[gmx-users] Hydrogen bonding
Sarah Witzke
sawit02 at student.sdu.dk
Wed Nov 18 00:23:48 CET 2009
Dear gmx-users,
I have done simulations of one small molecule that diffuses into a DMPC membrane. This small molecule contains an alcohol group and is therefore capable of hydrogen bonding to the oxygens of DMPC (phosphate and glycerol region).
I have read the manual (section 8.12 and g_hbond -h), searched the mailing list and google but I have not been able to find a more thorough description of the output possibilities than in the manual.
I have tried three different approaches:
1. The -OH group of the small molecule and the glycerol oxygens
2. The -OH group of the small molecule and the phosphate oxygens
3. The small molecule and DMPC (no subgroups)
No. 1 gives 38 hbond, no. 2 gives 15 hbonds and no. 3 gives 53 hbonds. So 1 + 2 = 3, which is fine.

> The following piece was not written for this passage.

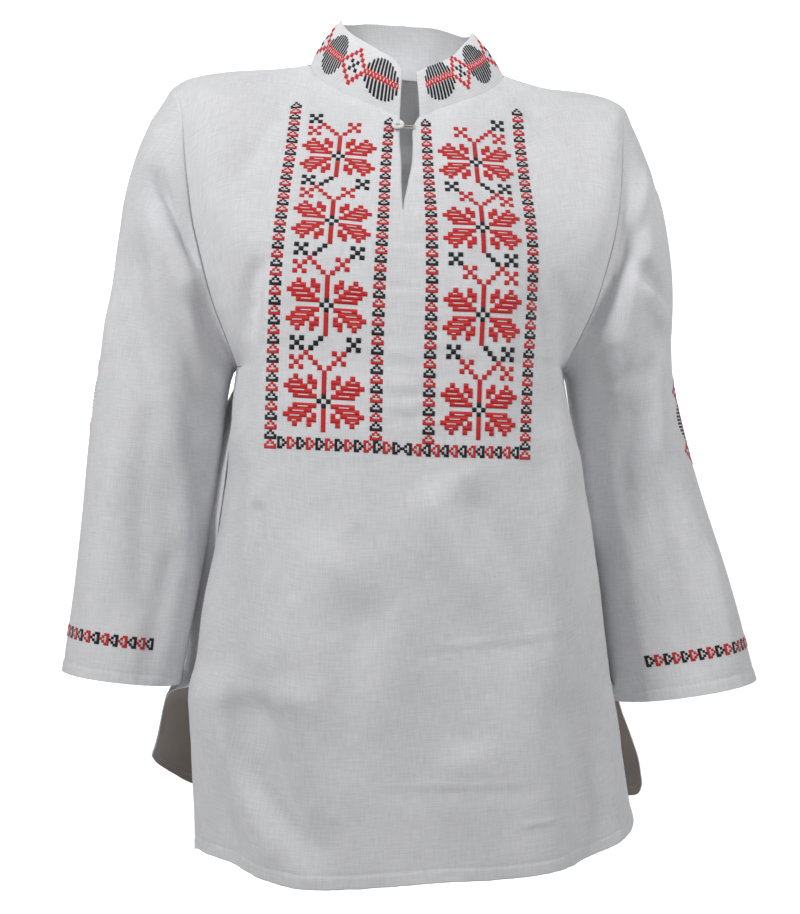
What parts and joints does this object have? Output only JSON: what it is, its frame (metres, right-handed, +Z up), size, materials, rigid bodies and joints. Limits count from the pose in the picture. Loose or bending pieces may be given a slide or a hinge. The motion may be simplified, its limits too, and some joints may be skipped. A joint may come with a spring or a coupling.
{
  "type": "embroidered blouse",
  "caption": "Worn-form white cotton pullover blouse with stand collar, buttoned front slit, wide three-quarter sleeves, side vents and cross-stitch panels.",
  "frame": {"origin": "middle of the neck at the height of the shoulder points, where the wearer's neck and shoulders hold it", "axes": "+Z up along the wearer, front faces -Y, the wearer's right sleeve lies at -X"},
  "size_m": [0.6482, 0.2649, 0.7878],
  "materials": {
    "cotton": "plain-woven bleached cotton",
    "button": "pearly",
    "cord": "twisted thread"
  },
  "bodies": {
    "root": {"front": "cotton", "back": "cotton", "sleeve_right": "cotton", "sleeve_left": "cotton", "collar": "cotton", "button": "button", "button_shank": "cord", "button_loop": "cord"}
  },
  "joints": []
}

Below is the output from no. 1: (gromacs 4.0.4)
Specify 2 groups to analyze:
Selected 0: 'O11_&_PALC_H12_&_PALC'
Selected 1: 'O7_&_DMPC_&_DMPC_O9_&_DMPC_O10_&_DMPC'
Checking for overlap in atoms between O11_&_PALC_H12_&_PALC and O7_&_DMPC_&_DMPC_O9_&_DMPC_O10_&_DMPC
Calculating hydrogen bonds between O11_&_PALC_H12_&_PALC (2 atoms) and O7_&_DMPC_&_DMPC_O9_&_DMPC_O10_&_DMPC (384 atoms)
Found 1 donors and 385 acceptors
Making hbmap structure...done.
Will do grid-seach on 15x15x24 grid, rcut=0.35
Found 15 different hydrogen bonds in trajectory
Found 23 different atom-pairs within hydrogen bonding distance
Merging hbonds with Acceptor and Donor swapped
- Reduced number of hbonds from 15 to 15
- Reduced number of distances from 23 to 23
Average number of hbonds per timeframe 0.083 out of 192.5 possible
What does these "15 different hydrogen bond in trajectory" mean? I don't understand this. I also don't understand "Average number of hbonds per timeframe 0.083 out of 192.5 possible" - 192.5 possible hbonds?? Can anyone shed some light on this?
Another question relates to the lifetime of the hbond calculated when the "-life" flag is given. The produced .xvg file contain three columns: time, p(t), and t p(t). What is p(t) and t p(t)? And how can I find the lifetime?